Nearly 1,000 infected at Chuckawalla Valley State Prison in worst coronavirus outbreak to hit prison system

The California Institution For Men in Chino, where 12 inmates have died after contracting the coronavirus.
The California Institution For Men in Chino, where 12 inmates have died after contracting the coronavirus.
(Allen J. Schaben / Los Angeles Times)

In three weeks, Chuckawalla Valley State Prison has gone from having zero confirmed cases of COVID-19 to 993, the worst coronavirus outbreak to hit the California prison system to date.

About 44% of the 2,256 men incarcerated at Chuckawalla, which sits on the eastern edge of Riverside County, have tested positive for COVID-19, the disease caused by the novel coronavirus, according to figures published by the state prison system.

While no inmates have died at Chuckawalla, the virus has spread swiftly: Before May 15, no inmate had tested positive for COVID-19, according to Dana Simas, a spokeswoman for the California prison system. Nearly 1,000 have been infected since. Every case remains active.


By comparison, the California Institute for Men in Chino, where 12 inmates have died, has recorded 759 total cases of COVID-19, 521 of them still active.

Chuckawalla houses about 2% of the state prison system’s institutional population but accounts for 40% of its active cases of COVID-19, according to state prison figures.

“We didn’t bring this on ourselves,” Michael Duran, an inmate who has tested positive for COVID-19, said in a telephone interview. “It came to us.”

Upon learning some inmates had tested positive for COVID-19, Simas said, prison officials immediately placed the buildings they lived in under quarantine and began testing the rest of the prison’s population.

Officials began moving inmates out of buildings under quarantine and into areas of the prison untouched by the virus, potentially circulating it, according to Robert McBride, who is serving a 16-year sentence for robbery. Last month, McBride said, six men were moved from a quarantined building to his own. While the men had tested negative for COVID-19 at the time, when they were tested again last week, McBride said, five of the six learned they were infected.

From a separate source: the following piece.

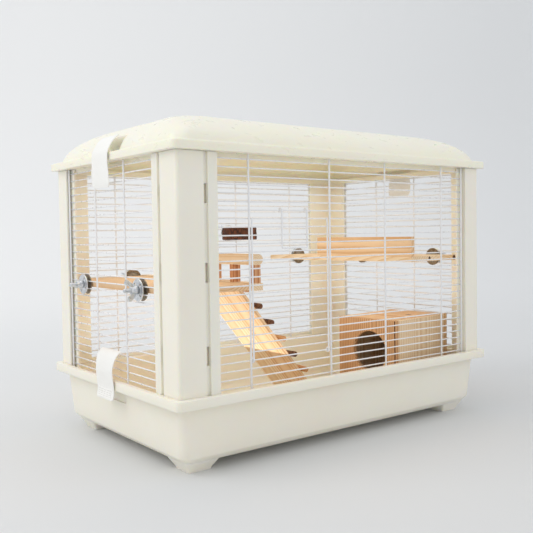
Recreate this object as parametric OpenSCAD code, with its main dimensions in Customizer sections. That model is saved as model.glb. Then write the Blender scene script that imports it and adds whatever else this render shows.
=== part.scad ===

“We’re captive. We are the definition of captive,” McBride said. “We have to do as we’re told. They tell us to do something — we can’t say no.”

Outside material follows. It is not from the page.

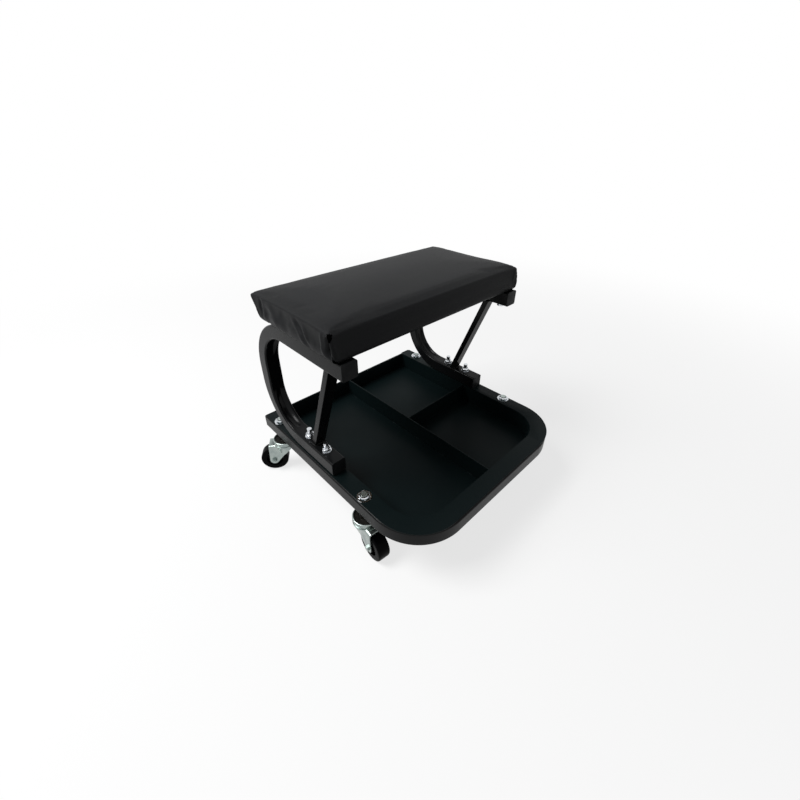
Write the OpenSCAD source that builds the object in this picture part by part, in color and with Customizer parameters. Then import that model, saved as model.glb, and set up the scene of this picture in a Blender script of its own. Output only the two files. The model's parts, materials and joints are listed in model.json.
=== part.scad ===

Inmates intend to file a formal grievance against the prison administration, McBride said, over its decision to move people out of quarantined sectors and into those that were COVID-free.

No new inmates have been admitted to Chuckawalla since the outbreak began, Simas said. The prison has designated separate housing for inmates who have tested negative for COVID-19, and officials are freeing up vacant space to accommodate social distancing measures, she added.

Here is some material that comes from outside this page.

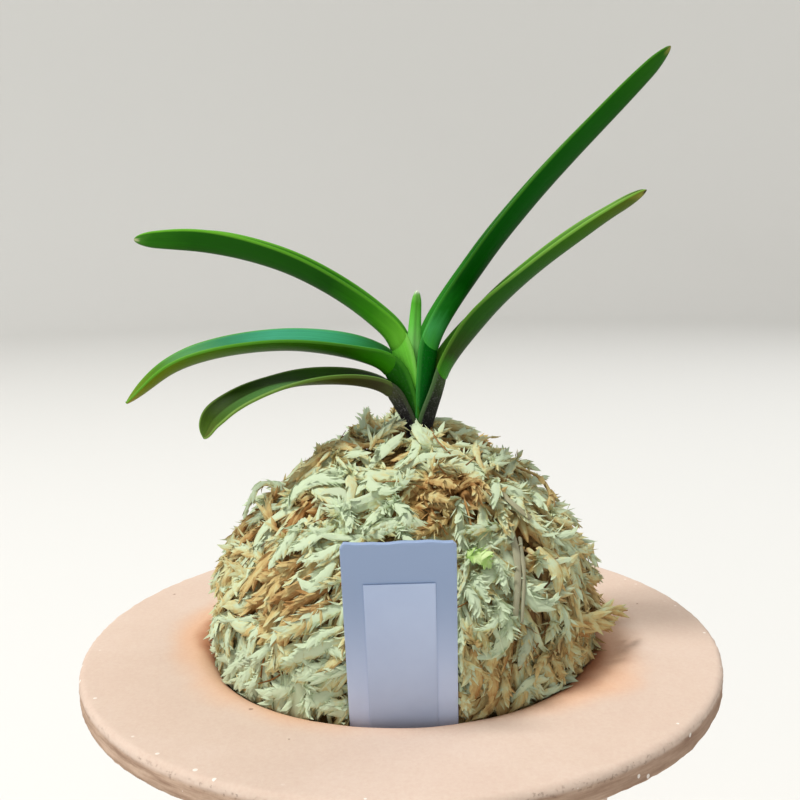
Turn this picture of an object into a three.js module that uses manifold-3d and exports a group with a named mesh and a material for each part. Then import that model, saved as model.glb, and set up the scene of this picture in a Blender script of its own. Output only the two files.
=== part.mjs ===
// Wind orchid planted on a tall dome of dried moss, in an unglazed clay pot with a broad flat brim.
// Millimetres, +Z up, origin at the centre of the pot's foot. The plant label stands on the -Y side.
import * as THREE from 'three';
import { mergeVertices } from 'three/addons/utils/BufferGeometryUtils.js';
import Module from 'manifold-3d';

const wasm = await Module();
wasm.setup();

// ---- driving dimensions ------------------------------------------------------------------------
const CLEARANCE = 0.35;            // gap left between two pieces that touch
const POT = {
  height: 95, brimRadius: 64, brimThickness: 5, brimEdgeRound: 1.3, brimLowerRound: 0.8,
  mouthRadius: 37, lipRound: 5.3, neckRadius: 45, neckFillet: 5,
  body: [[37.6, 22], [41.4, 50]],    // radius, height of the outside between foot and neck
  footRadius: 35, footRingWidth: 5.5, footRingHeight: 3, footRingDraft: 0.6, footRound: 1,
  floorTop: 9, floorRadius: 27, floorRound: 4, drainRadius: 8.5, segments: 56,
};
const MOSS = {
  // outlines above and below the brim plane: radius, height
  outline: [[0, 41.6], [7.5, 41.3], [15.5, 38.9], [23.5, 33.6], [30, 26], [34.7, 17.2], [37.7, 8.2],
    [39.3, 1.5]],
  filling: [[38.6, -2.5], [36.2, -9], [29, -81], [26, -85]],
  // the dome leans aside by centreX, which comes in between the two heights of dome
  centreX: 0.6, dome: [2, 14], domeRings: 9, segments: 34, lump: 0.9, crumple: 0.7,
  strands: 168, strandLength: [12, 20], strandWidth: [2.8, 4.6], strandThickness: 1.2,
  rootDepth: 2.2, lift: 0.9, tipLift: [1.8, 4.6], bend: 36, smallestEdge: 0.15, seed: 2081,
  // strands of the crown lie all ways, those of the sides hang: shares of the outline's length
  crownFades: [0.2, 0.5], swing: [1.5, 5.5], swingCentre: 0.35, curl: 0.03,
  // stations of a strand: share of its length, width over its full width
  root: [-0.35, 0.6], shoulder: [0.1, 1], waist: [0.42, 0.85], tip: 0.65,
};
const STEM = { x: 4.2, baseZ: 33, topZ: 53.85, baseRadius: 2.7, topRadius: 1.3, holeX: 3.7, holeRadius: 4.6 };
const BLADE = {
  thickness: 0.95, jointGap: 0.3, stations: 13, sheathStations: 5, sheathBase: 0.62,
  keelDepth: 1.1, bow: 0.05, taperFrom: 0.5, noseLeg: 0.1, noseShare: 0.99, noseThickness: 0.65,
};
const LABEL = {
  width: 18.8, above: 33, below: 52, thickness: 0.9, corner: 0.6, pointHeight: 12,
  faceY: -36.6, lean: Math.atan(0.22), turn: THREE.MathUtils.degToRad(0.7), centreX: 0.45,
};
const TAPE = { width: 11.8, thickness: 0.3, top: 26.4, bottom: -12, standOff: 0.3 };
const LABEL_SLOT = { side: 0.7, forward: 30, above: 4, below: 6 };   // moss cleared round the label's face

const brimTop = POT.height;

// Leaf midlines above the brim plane, from the stem's base to the tip. `joint` is the x and height at
// which the blade parts from its sheath. `leg` is the width of one folded half, `fold` the angle of
// each half from the leaf's own plane and `roll` its turn about the midline towards -Y, both in
// degrees at sheath, middle and tip. `blunt` sets how late the tip narrows.
const LEAVES = {
  leaf_left_upper: {
    side: -1, color: 0x3f9a2b, leg: 4.7, fold: [36, 34, 34], roll: [0, 2, 0], blunt: 4,
    points: [[4.2, 0, 38], [3.9, 0, 46], [2.9, 0, 54], [0.3, 0, 61.2], [-4.5, 0.5, 66.9], [-12.6, 1.8, 72.5],
      [-22.8, 3.5, 77.7], [-37.4, 5.5, 81.3], [-51.9, 6, 82.1]],
    joint: [1.0, 59.5],
  },
  leaf_left_middle: {
    side: -1, color: 0x3b9a35, leg: 4.9, fold: [44, 50, 50], roll: [4, 20, 16], blunt: 3,
    points: [[4.0, 0, 37.5], [3.5, 0, 45], [1.9, -0.2, 51.3], [-2.3, -0.6, 56.4], [-8.4, -1.3, 59.5],
      [-20.3, -3, 61.1], [-34.3, -6, 60.3], [-44.4, -7.3, 56], [-54, -8, 49]],
    joint: [-0.5, 55.2],
  },
  leaf_left_lower: {
    side: -1, color: 0x3a7a2c, leg: 4.7, fold: [50, 54, 40], roll: [4, 22, 42], blunt: 5,
    points: [[3.7, 0, 37], [3.0, -0.2, 43], [1.2, -0.5, 47.9], [-3.5, -1.3, 51.8], [-9.4, -3, 53.6],
      [-18.5, -5.5, 54], [-28, -8.6, 51.9], [-34.6, -10.6, 47.4], [-38.3, -11.4, 41.7]],
    joint: [-0.8, 50.9],
  },
  leaf_right_long: {
    side: 1, color: 0x2f8a2a, leg: 4.4, fold: [40, 50, 50], roll: [0, -2, -4], blunt: 8,
    points: [[4.6, 0, 38], [4.9, 0, 46], [5.7, 0, 54], [8.1, 0, 63.6], [14.7, 0.6, 73.4], [24, 2, 85.3],
      [36.4, 3.4, 98.4], [54.4, 5, 116.9]],
    joint: [6.5, 59.2],
  },
  leaf_right_short: {
    side: 1, color: 0x6aa23c, leg: 4.3, fold: [46, 58, 56], roll: [0, -6, -8], blunt: 6,
    points: [[4.9, 0, 37.5], [5.4, -0.2, 44], [7.0, -0.6, 50], [10.5, -1, 57.9], [17.3, -2.5, 66.9],
      [27.1, -4.6, 75.4], [38, -6.6, 83.2], [50, -8, 90.4]],
    joint: [8.7, 53.6],
  },
};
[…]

But Duran, who has spent the last 35 years in prison on a second-degree murder conviction, questioned how the prison could sequester healthy inmates when nearly half the prison population has been infected. Built to hold 1,738 men, Chuckawalla currently houses 2,256, according to state prison figures.

“Where are they going to put everyone?” Duran asked. “There’s COVID-positive people everywhere.” Social-distancing measures might work outside of prison, but here, he said, “there’s nowhere to go. Where are you going to go? We’re stuck with each other. We’re breathing the same air.”

Inside Chuckawalla, Duran, 57, said they call a COVID-19 diagnosis a “guilty verdict.” He said he tested positive three weeks ago but has no symptoms beyond a stubborn cough.

McBride, 58, worries about contracting the virus, given he is nine months shy of finishing his 16-year sentence. He wants to meet with the prison administration to discuss their plan to contain the virus and keep inmates safe.


“There’s an underlying anger,” McBride said. “There’s a great deal of frustration. There’s no leadership that we can come to, to sit down with and talk about this.”